Open tops are more aesthetically pleasing to me and maintenance is easier. Also more lighting options and equipment is easier to move around the tank.


----------



## AirstoND (Jun 17, 2011)

Chakaga said:


> I'm mainly asking because my new light assembly will only mount on the tank if I take the top off. Otherwise I'll have to mount it to the ceiling, then I can leave the glass top on. Suggestions?

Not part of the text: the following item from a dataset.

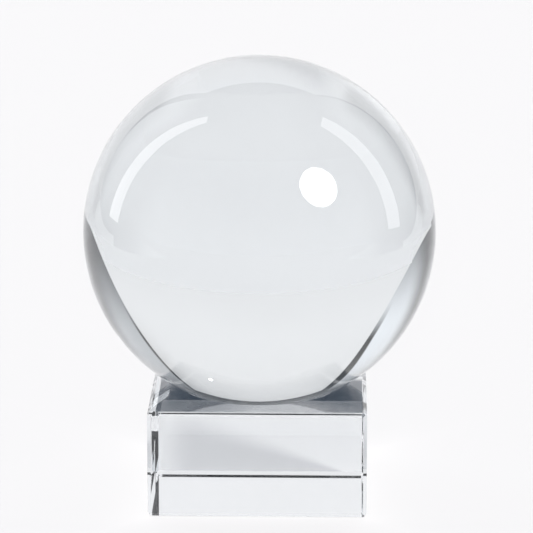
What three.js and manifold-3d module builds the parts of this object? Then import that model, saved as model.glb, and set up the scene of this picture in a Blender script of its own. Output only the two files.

Home Depot & Lowes have precut square glass that can be used to cover sections of tank. You can also try picture frame glass from $1 stores. Reducing surface agitation, riparium plant floaters and floating plants might aid in reducing evaporation


----------



## oldpunk78 (Nov 1, 2008)

lower evaporation/no fish loss vs elegance/simplicity


----------



## Chrisinator (Jun 5, 2008)

Pros:
Easy feeding
Better view of the fish
You can put the lights anywhere without it being blocked by the middle of the glass hinges

Cons:
More top offs
Doesn't hold heat as well
Lets fish jump
Need stands or hanging lights


----------



## lbacha (Apr 13, 2011)

We can talk pros and cons all night but it boils down to this the only reason you do open top or rimless is you like the look of it, if you are indifferent.or don't care, get a rimmed tank put a glass top on it you can then use any light, it's still easy to feed and work in and you don't need to worry about evaporation, fish escapes or chemically treated pet hair getting in. The rimless / topless concept is a contemporary look that a lot of people like and the cons are worth it.

Len


----------



## exv152 (Jun 8, 2009)

Evaporation, fish jumping, things falling in etc aside, I find the open top adds a new dimension, seeing the tank from above is like adding a fourth dimension to the tank, if it's rimless, it is not worth covering up.


----------



## Phish (Apr 29, 2009)

biggest pro is it is beautiful that way. i went lidless as long as I could and just recently got a cat so needed one for my 40B. I went with an all glass one, so at least I can still somewhat see from up top. I will say, I appreciate less water refills due to lack of evaporation. 

A con of a lid is, and it might have been something else, the fish seem to have had to acclimate to the lack of exchange at the surface. they seemed to hover at the top a bit and I lost a few fish mysteriously. Doing better now but at first I got the feeling it was affecting them.


----------